[BreachExchange] Data breach covered under commercial general liability policy, court rules

Audrey McNeil audrey at riskbasedsecurity.com
Thu Apr 14 18:52:11 EDT 2016


http://www.ibamag.com/news/data-breach-covered-under-commercial-general-liability-policy-court-rules-30373.aspx

A Monday court decision added a significant victory for insurance
policyholders to an issue with very little existing case law.

In an unpublished opinion, a panel of the Fourth Circuit ruled that
Travelers Co. must defend medical records company Portal Healthcare against
a claim that its failure to properly secure servers lead to a data breach
in which unauthorized users were given access to private records.

Travelers must settle the claim under the commercial general liability
policy it extended to Portal Healthcare, the panel said.

The ruling echoed the verdict of a Virginia district court, which held in
August 2014 that CGL policies provide coverage for a data breach.

The case in question involved patient records from Portal Healthcare being
published on the Internet and made searchable by different search engines.
Portal sought coverage under two policies which would require “Travelers to
pay sums Portal becomes legally obligated to pay as damages because of
injury arising from the ‘electronic publication of material that…gives
unreasonable publicity to a person’s private life’ or the publication of
material that ‘discloses information about a persona’s private life.’”

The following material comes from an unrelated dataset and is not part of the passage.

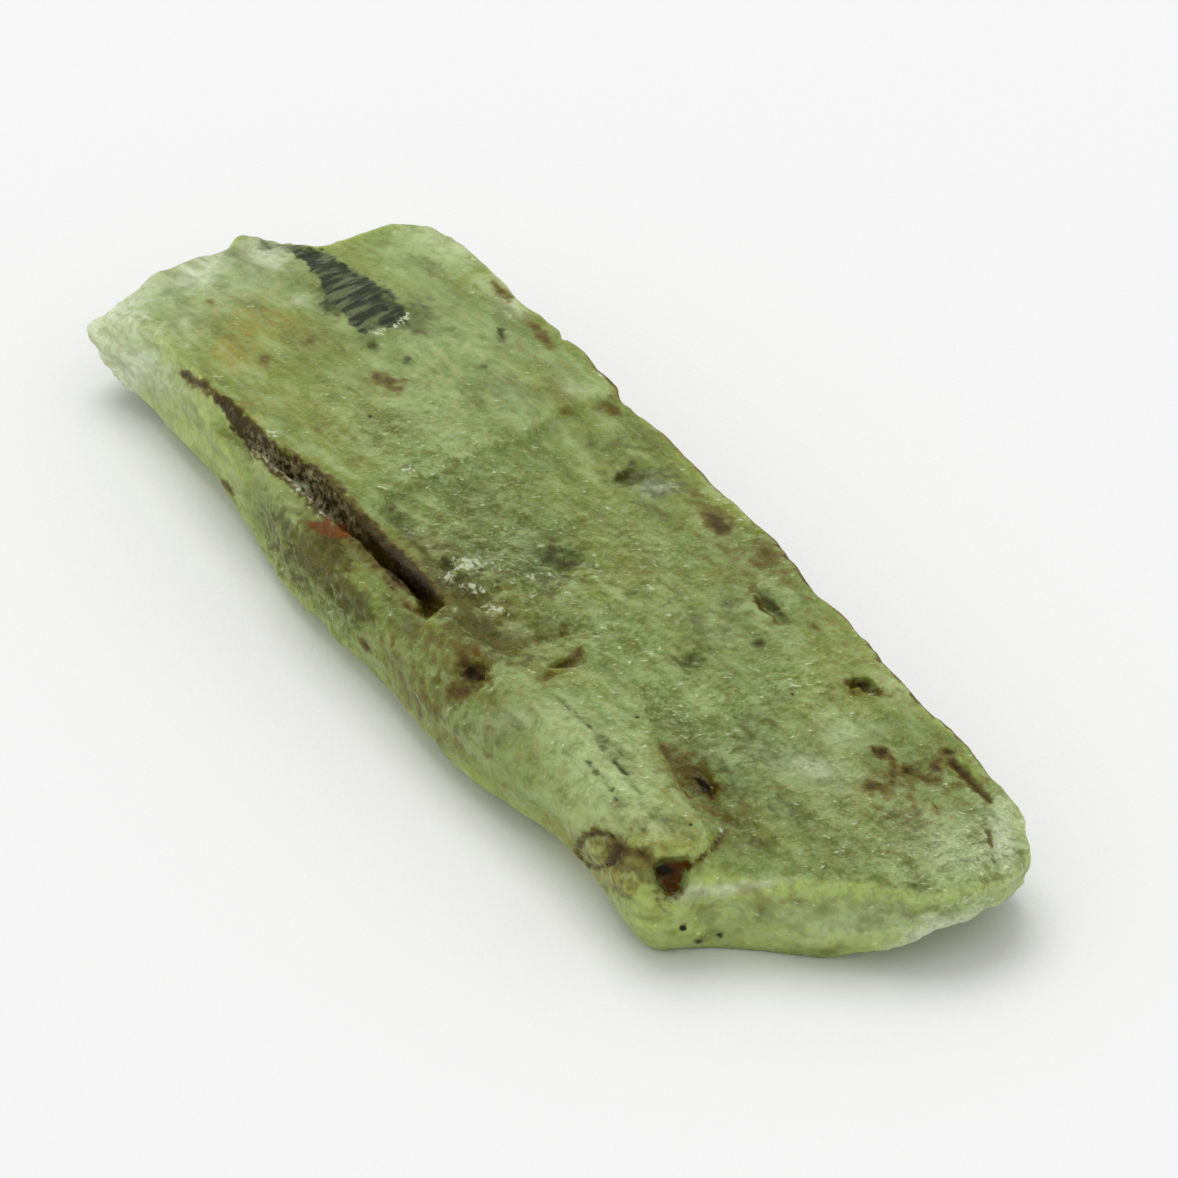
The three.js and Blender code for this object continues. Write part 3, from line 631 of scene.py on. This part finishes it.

Travelers and Portal disputed whether there was such injury, and what
constituted “publication.”
Insurance companies have largely exempted coverage for data security
breaches under new CGL policies, preferring to address those risks through
specific cyber liability policies. However, the question of whether
coverage exists for cyber incidents under older policies without such
exclusions is still being decided in the courts.

The insurance industry followed the issue closely, with two industry groups
filing amicus briefs supporting Travelers’ appeal.

The American Insurance Association and the Complex Insurance Claims
Litigation Association said that coverage for cyber claims “can’t be
shoehorned” into standard CGL policy terms and said a “separate, robust”
market exists for problems like those faced by Portal.

By affirming the district court’s decision, the trade groups wared the
Fourth Circuit would “undermine the certainty and predictability” intrinsic
to the functioning of insurance markets.

Attorneys defending Portal, however, argued that the existence of a cyber
insurance market is irrelevant because the district court found room for
coverage in the language of the Travelers policy.

“If a [general liability] insurer wants to push this type of risk into the
cyber insurance realm, it needs to be clearer,” said attorney Tyler Gerking.

Portal held two policies with Travelers covering electronic publication of
certain materials from January 2012 to January 2014, court documents show.